— BEGIN PROVIDED MATERIAL —

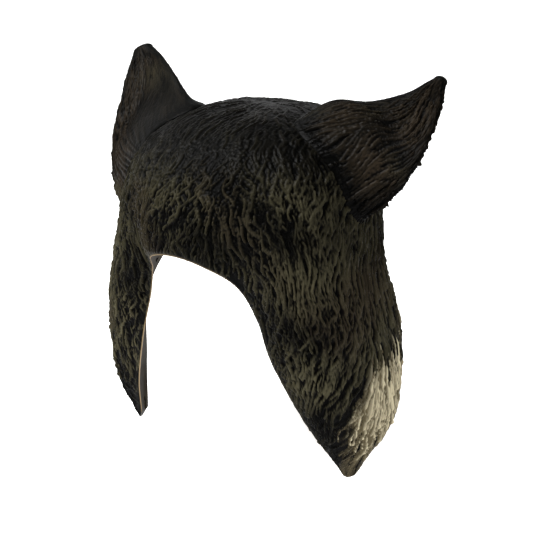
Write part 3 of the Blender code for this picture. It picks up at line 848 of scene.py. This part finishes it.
@dataclass
class HoodSkin:
    """The furred skin, grown as one relief and cut into pieces, of which the crown and sides ride on the
    hood.

    Depths and margins are in metres. The whorl, the lean, the crown and the patch are in millimetres.
    """

    surface: HoodSurface = field(default_factory=HoodSurface)
    rows: int = 801
    columns: int = 401
    coarse: int = 4
    cuts: tuple[float, ...] = (-1.0, -0.46, -0.15, 0.15, 0.46, 1.0)
    wall: float = 0.0026
    wall_waver: float = 0.0004
    edge_share: float = 0.45
    edge_taper: float = 0.010
    edge_roll: float = 0.0007
    relief_depth: float = 0.0030
    relief_zero: float = 0.45
    relief_low: float = 0.06
    relief_at_edge: float = 0.12
    front_margin: tuple[float, float] = (0.0010, 0.0065)
    rear_margin: tuple[float, float] = (0.0005, 0.003)
    crown: tuple[float, float] = (-40.0, -8.0)
    crown_flattening: float = 0.55
    ear_bed: float = 0.0010
    whorl_y: float = 5.0
    whorl_z: float = 8.0
    sideways: float = 0.55
    downward: float = 1.15
    lean: float = 14.0
    lean_from: tuple[float, float] = (-60.0, -150.0)
    swirl: float = 0.42
    spray_margin: tuple[float, float] = (0.007, 0.034)
    spray_dark: float = 0.03
    patch_way: tuple[float, float] = (0.788, 0.616)
    patch_depths: tuple[float, ...] = (122, 130, 146, 157, 169, 179, 189, 199, 209, 216)
    patch_edges: tuple[float, ...] = (86, 68, 66, 59, 57, 61, 58, 54, 49, 47)
    patch_shift: dict[Side, float] = field(default_factory=lambda: {Side.RIGHT: 14.0, Side.LEFT: 1.0})
    grid: ReliefGrid = field(init=False)
    strands: dict[str, Array] = field(init=False)
    height: Array = field(init=False)
    fade: Array = field(init=False)
    front_gap: Array = field(init=False)
    to_edge: Array = field(init=False)

    def flow(self, points: Array) -> Array:
        """Which way the fur lies: away from a whorl on the crown, then down the sides.

        The direction is (sideways * x, y - whorl_y, downward * (z - whorl_z)). On the cheeks its first
        two numbers die away, and it leans to the front.

        Args:
            points: places on the surface, in metres.

        Returns:
            A unit vector for each place.
        """
        x, y, z = (points[..., k] / MM for k in range(3))
        lean = smooth(*self.lean_from, z)
        return unit(np.stack([self.sideways * x * (1 - lean),
                              (y - self.whorl_y) * (1 - 0.9 * lean) - self.lean * lean,
                              self.downward * (z - self.whorl_z)], -1))

    def grow(self) -> None:
        """Trace the fur over the whole skin, and fade its relief at the edges and on the crown."""
        q = np.linspace(-1, 1, self.rows)[:, None]
        v = np.linspace(0, 1, self.columns)[None, :]
        self.grid = ReliefGrid(self.surface.point(q, v))
        flow = self.flow(self.grid.points)
        turn = self.swirl * ripple(self.grid.points, 0.085, seed=3)
        side = np.cross(self.grid.normal, flow)
        flow = flow * np.cos(turn)[..., None] + side * np.sin(turn)[..., None]
        spec = Strands(count=4600, length=(0.020, 0.040), half_width=(0.0011, 0.0018), wave=0.70,
                       wavelength=0.023, seed=11)
        self.strands = self.grid.grow(flow, spec)
        gap = np.linalg.norm(self.grid.points - self.grid.points[:, :1], axis=-1)
        rear = np.linalg.norm(self.grid.points - self.grid.points[:, -1:], axis=-1)
        self.to_edge = np.minimum(gap, rear)
        inside = smooth(*self.front_margin, gap) * smooth(*self.rear_margin, rear)
        fade = self.relief_at_edge + (1 - self.relief_at_edge) * inside
        crown = smooth(*self.crown, self.grid.points[..., 2] / MM)
        self.fade = fade * (1 - self.crown_flattening * crown)
        self.height = blur(self.grid.height, False)
        self.front_gap = gap

    def under_ears(self) -> Array:
        """Say where the skin lies under an ear's root, and so is sunk and smooth.

        Each root is an ellipse in q and v, as in Ear.ellipse, and the cover is a step on its radius.

        Returns:
            1 inside a root and 0 outside it, for each grid point.
        """
        q = np.linspace(-1, 1, self.rows)[:, None]
        v = np.linspace(0, 1, self.columns)[None, :]
        under = np.zeros((self.rows, self.columns))
        for ear in EARS:
            (q_in, v_in), (q_out, v_out) = ear.root
            length = -(q * ear.side.value - (q_in + q_out) / 2) * 2 / (q_out - q_in)
            cross = ((v_in + v_out) / 2 - v - length * (v_out - v_in) / 2) / ear.root_depth
            under = np.maximum(under, smooth(0.98, 0.84, np.hypot(length, cross)))
        return under

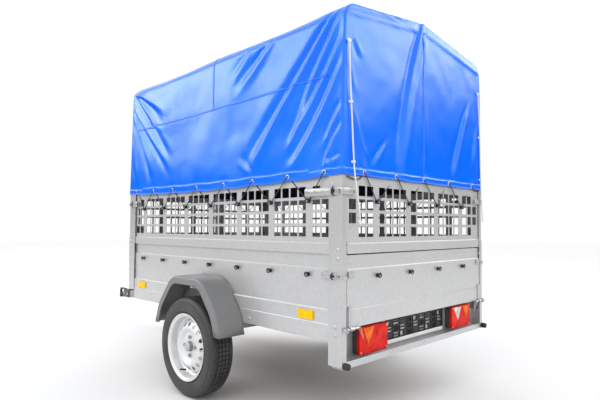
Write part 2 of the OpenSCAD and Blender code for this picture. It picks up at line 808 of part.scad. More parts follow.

— END PROVIDED MATERIAL —

- _WORK INSTRUCTIONS_
The data above must be returned in full, exactly as written.

- _FINISHED ANSWER_
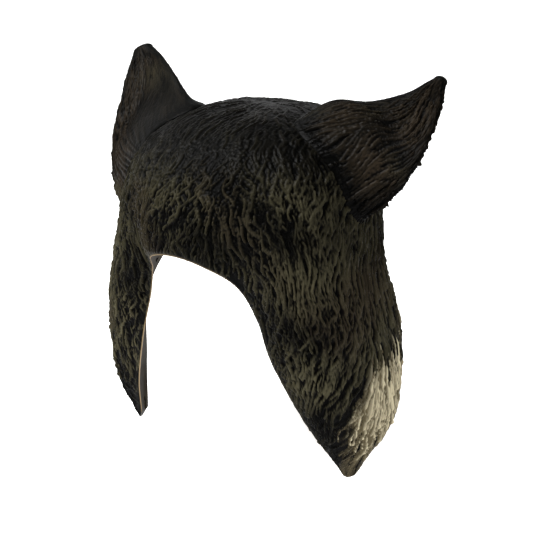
Write part 3 of the Blender code for this picture. It picks up at line 848 of scene.py. This part finishes it.
@dataclass
class HoodSkin:
    """The furred skin, grown as one relief and cut into pieces, of which the crown and sides ride on the
    hood.

    Depths and margins are in metres. The whorl, the lean, the crown and the patch are in millimetres.
    """

    surface: HoodSurface = field(default_factory=HoodSurface)
    rows: int = 801
    columns: int = 401
    coarse: int = 4
    cuts: tuple[float, ...] = (-1.0, -0.46, -0.15, 0.15, 0.46, 1.0)
    wall: float = 0.0026
    wall_waver: float = 0.0004
    edge_share: float = 0.45
    edge_taper: float = 0.010
    edge_roll: float = 0.0007
    relief_depth: float = 0.0030
    relief_zero: float = 0.45
    relief_low: float = 0.06
    relief_at_edge: float = 0.12
    front_margin: tuple[float, float] = (0.0010, 0.0065)
    rear_margin: tuple[float, float] = (0.0005, 0.003)
    crown: tuple[float, float] = (-40.0, -8.0)
    crown_flattening: float = 0.55
    ear_bed: float = 0.0010
    whorl_y: float = 5.0
    whorl_z: float = 8.0
    sideways: float = 0.55
    downward: float = 1.15
    lean: float = 14.0
    lean_from: tuple[float, float] = (-60.0, -150.0)
    swirl: float = 0.42
    spray_margin: tuple[float, float] = (0.007, 0.034)
    spray_dark: float = 0.03
    patch_way: tuple[float, float] = (0.788, 0.616)
    patch_depths: tuple[float, ...] = (122, 130, 146, 157, 169, 179, 189, 199, 209, 216)
    patch_edges: tuple[float, ...] = (86, 68, 66, 59, 57, 61, 58, 54, 49, 47)
    patch_shift: dict[Side, float] = field(default_factory=lambda: {Side.RIGHT: 14.0, Side.LEFT: 1.0})
    grid: ReliefGrid = field(init=False)
    strands: dict[str, Array] = field(init=False)
    height: Array = field(init=False)
    fade: Array = field(init=False)
    front_gap: Array = field(init=False)
    to_edge: Array = field(init=False)

    def flow(self, points: Array) -> Array:
        """Which way the fur lies: away from a whorl on the crown, then down the sides.

        The direction is (sideways * x, y - whorl_y, downward * (z - whorl_z)). On the cheeks its first
        two numbers die away, and it leans to the front.

        Args:
            points: places on the surface, in metres.

        Returns:
            A unit vector for each place.
        """
        x, y, z = (points[..., k] / MM for k in range(3))
        lean = smooth(*self.lean_from, z)
        return unit(np.stack([self.sideways * x * (1 - lean),
                              (y - self.whorl_y) * (1 - 0.9 * lean) - self.lean * lean,
                              self.downward * (z - self.whorl_z)], -1))

    def grow(self) -> None:
        """Trace the fur over the whole skin, and fade its relief at the edges and on the crown."""
        q = np.linspace(-1, 1, self.rows)[:, None]
        v = np.linspace(0, 1, self.columns)[None, :]
        self.grid = ReliefGrid(self.surface.point(q, v))
        flow = self.flow(self.grid.points)
        turn = self.swirl * ripple(self.grid.points, 0.085, seed=3)
        side = np.cross(self.grid.normal, flow)
        flow = flow * np.cos(turn)[..., None] + side * np.sin(turn)[..., None]
        spec = Strands(count=4600, length=(0.020, 0.040), half_width=(0.0011, 0.0018), wave=0.70,
                       wavelength=0.023, seed=11)
        self.strands = self.grid.grow(flow, spec)
        gap = np.linalg.norm(self.grid.points - self.grid.points[:, :1], axis=-1)
        rear = np.linalg.norm(self.grid.points - self.grid.points[:, -1:], axis=-1)
        self.to_edge = np.minimum(gap, rear)
        inside = smooth(*self.front_margin, gap) * smooth(*self.rear_margin, rear)
        fade = self.relief_at_edge + (1 - self.relief_at_edge) * inside
        crown = smooth(*self.crown, self.grid.points[..., 2] / MM)
        self.fade = fade * (1 - self.crown_flattening * crown)
        self.height = blur(self.grid.height, False)
        self.front_gap = gap

    def under_ears(self) -> Array:
        """Say where the skin lies under an ear's root, and so is sunk and smooth.

        Each root is an ellipse in q and v, as in Ear.ellipse, and the cover is a step on its radius.

        Returns:
            1 inside a root and 0 outside it, for each grid point.
        """
        q = np.linspace(-1, 1, self.rows)[:, None]
        v = np.linspace(0, 1, self.columns)[None, :]
        under = np.zeros((self.rows, self.columns))
        for ear in EARS:
            (q_in, v_in), (q_out, v_out) = ear.root
            length = -(q * ear.side.value - (q_in + q_out) / 2) * 2 / (q_out - q_in)
            cross = ((v_in + v_out) / 2 - v - length * (v_out - v_in) / 2) / ear.root_depth
            under = np.maximum(under, smooth(0.98, 0.84, np.hypot(length, cross)))
        return under

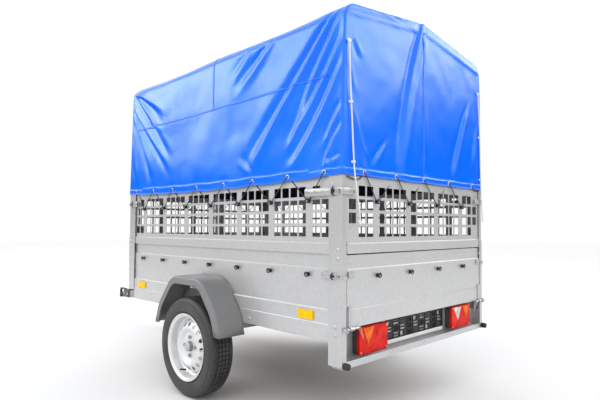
Write part 2 of the OpenSCAD and Blender code for this picture. It picks up at line 808 of part.scad. More parts follow.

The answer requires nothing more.